Back in Hogwaller, Jessika and I walked to her new favorite Mexican/Salvadorian restaurant, a place called Aqui Es Mexico situated in a tiny retail strip in a neighborhood otherwise dominated with ugly boxy warehouses. "Aqui Es Mexico" initially struck me as poor Spanish grammar (shouldn't it be esta and not es?). But then I realized that perhaps es was appropriate if Mexico is thought of as a culture and spiritual cloak as opposed to a place. Mexico isn't locationally aqui, instead it describes the way the restaurant is (es).
I was excited not about its Mexican pretensions but its Salvadorian ones. As I do at La Pupuseria in Kingston, I ordered nothing but pupusas, and I ordered them in Spanish. The waitress didn't believe me at first when I said "seis." But I was serious, and I also wanted a Negra Modelo por favor. Unfortunately, this particular place was a little stingy with the cortido (shredded pickled cabbage), though the cortido was delicious and completely different from the red cabbage stuff I'm used to. It was more pickled, to the point that it sort of melted in the mouth. As for the pupusas, they were a little larger and a bit more fragile than the ones with which I'm familiar, but they were plenty good. And, being very hungry, I ate all six.

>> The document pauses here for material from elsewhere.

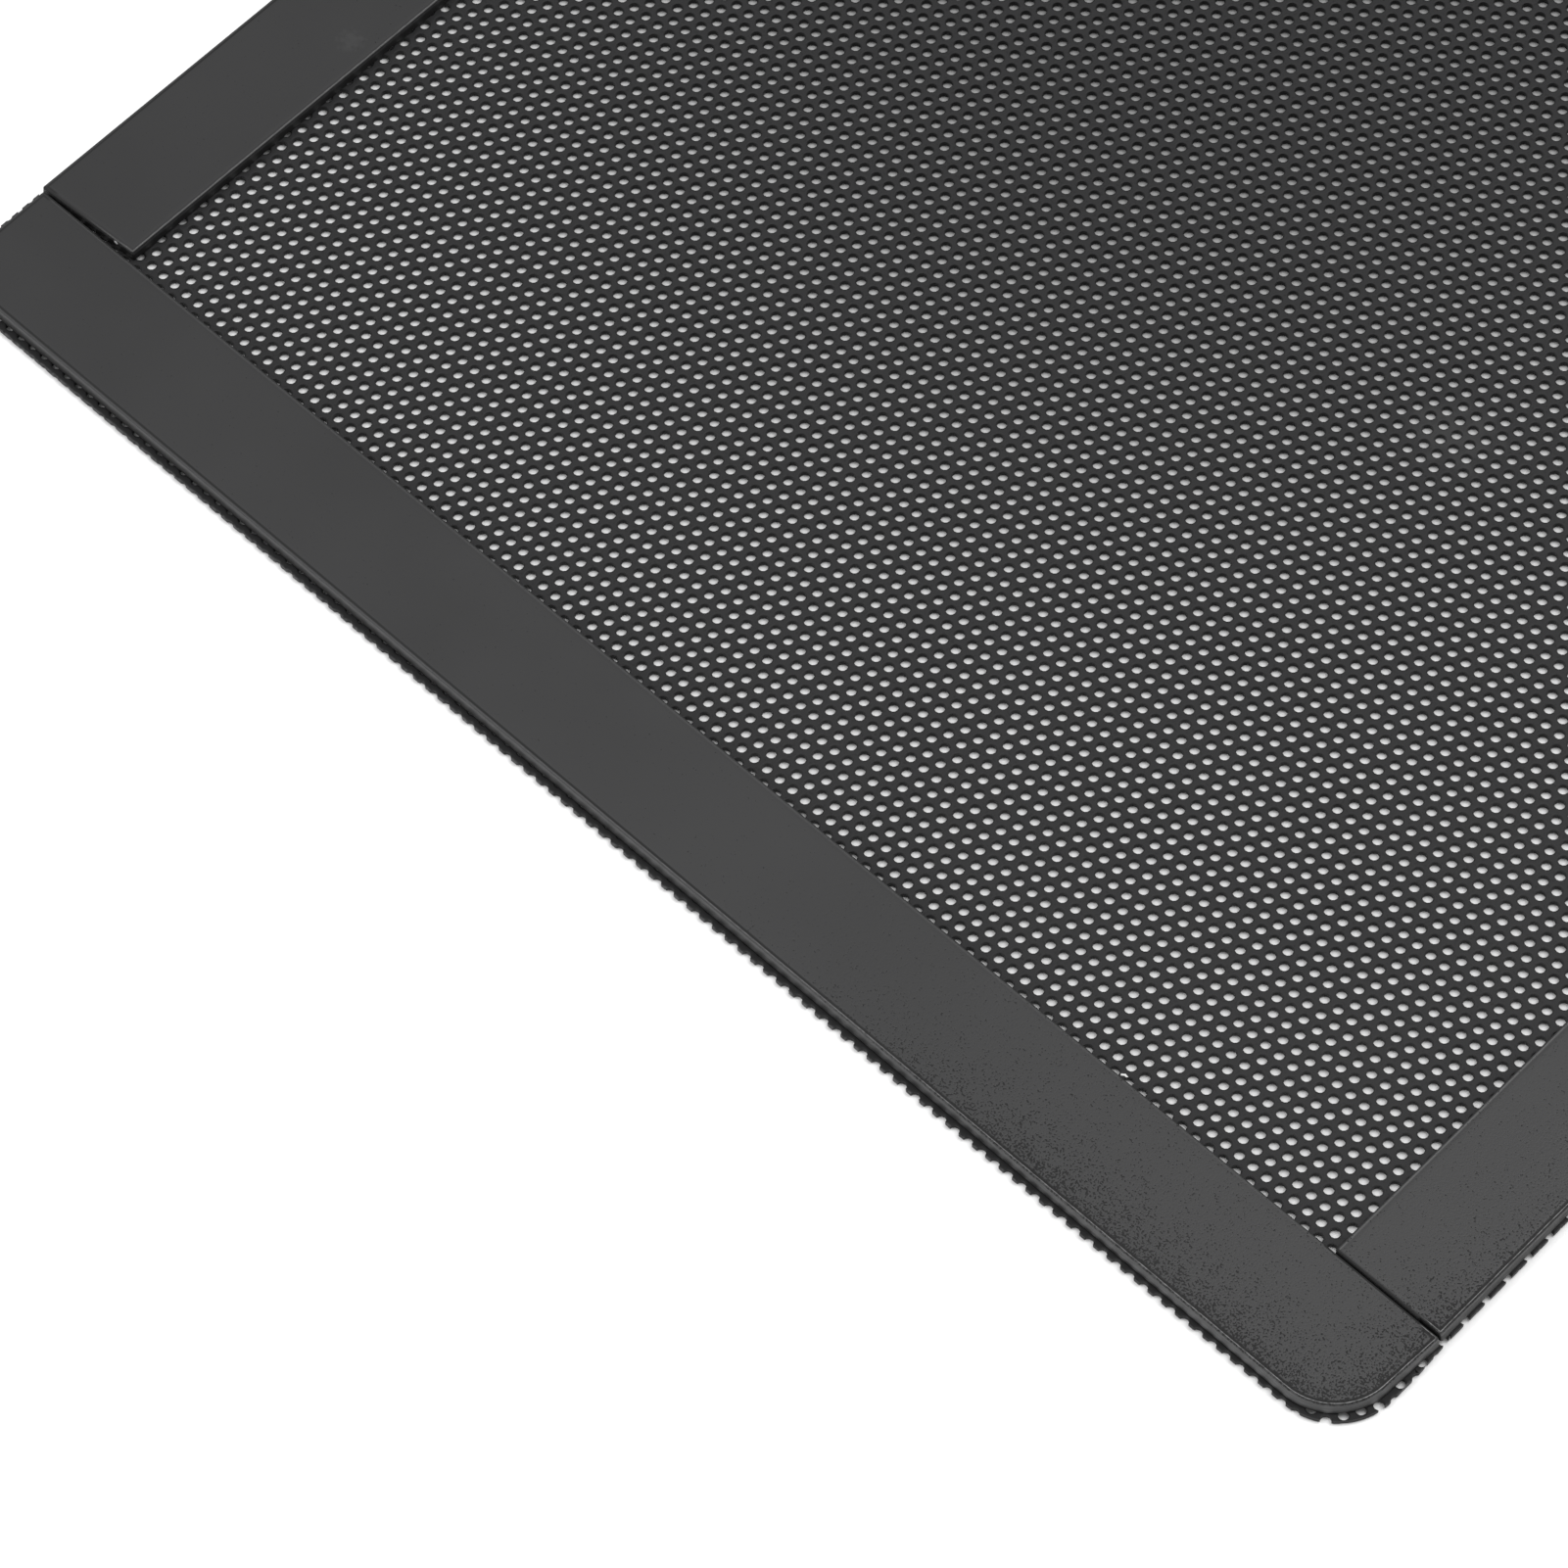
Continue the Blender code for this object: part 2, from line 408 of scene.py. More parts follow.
class Wiring:
    """Adds nodes to a shader tree and joins them."""

    def __init__(self, tree: bpy.types.NodeTree) -> None:
        """Work on one tree."""
        self.tree = tree

    def add(self, kind: str, **settings: object) -> bpy.types.Node:
        """Add a node.

        Args:
            kind: The node's type.
            settings: Its properties by name.

        Returns:
            The node.
        """
        node = self.tree.nodes.new(kind)
        for name, value in settings.items():
            setattr(node, name, value)
        return node

    def feed(self, socket: Socket, value: object) -> None:
        """Give an input its value.

        Args:
            socket: The input.
            value: An output to link it to, or a plain value.
        """
        if isinstance(value, Socket):
            self.tree.links.new(value, socket)
        else:
            socket.default_value = value

    def feed_all(self, node: bpy.types.Node, values: Sequence[object]) -> bpy.types.Node:
        """Give a node's first inputs their values.

        Args:
            node: The node.
            values: One value for each input, in order.

        Returns:
            The same node.
        """
        for socket, value in zip(node.inputs, values):
            self.feed(socket, value)
        return node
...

This evening, Jessika had some business to attend to with her roller derby, and, since her household WiFi was a bit slow, I went off in search of a coffee shop. I was hoping to go to the one in nearby Belmont, but it was closed, so (as always) I ended up at the Mudhouse, where I ran into Azer the crazy Bosnian dude from the wedding. He invited me to something later on, but I had no intention of going. At around this time, I realized I couldn't do certain remote website management tasks because the Mudhouse was filtering the ports I needed to use.
So there I was, back at Jessika's house. Aaron came home, went out and bought some frozen pizzas, Peggy showed up, and then we all watched an episode of the series Lost, which Jessika and Aaron love. Talk about being lost, the show made absolutely no sense to me whatsoever, and nothing the slightest bit interesting seemed to happen. The plot, such as it was, was propelled by snatches of wide-eyed dialog spoken mysteriously, punctuated by instances of extreme violence. And then we'd cut back and forth between the present and the past. At some point there was a smoke cloud that rose out of a grate but it didn't anything all that remarkable. What was the point? Aaron told me I'd come to it four and half years too late.
Jessika and Ramona on the trail today.
Jessika inspects a twig hut seemingly made by a creative park employee.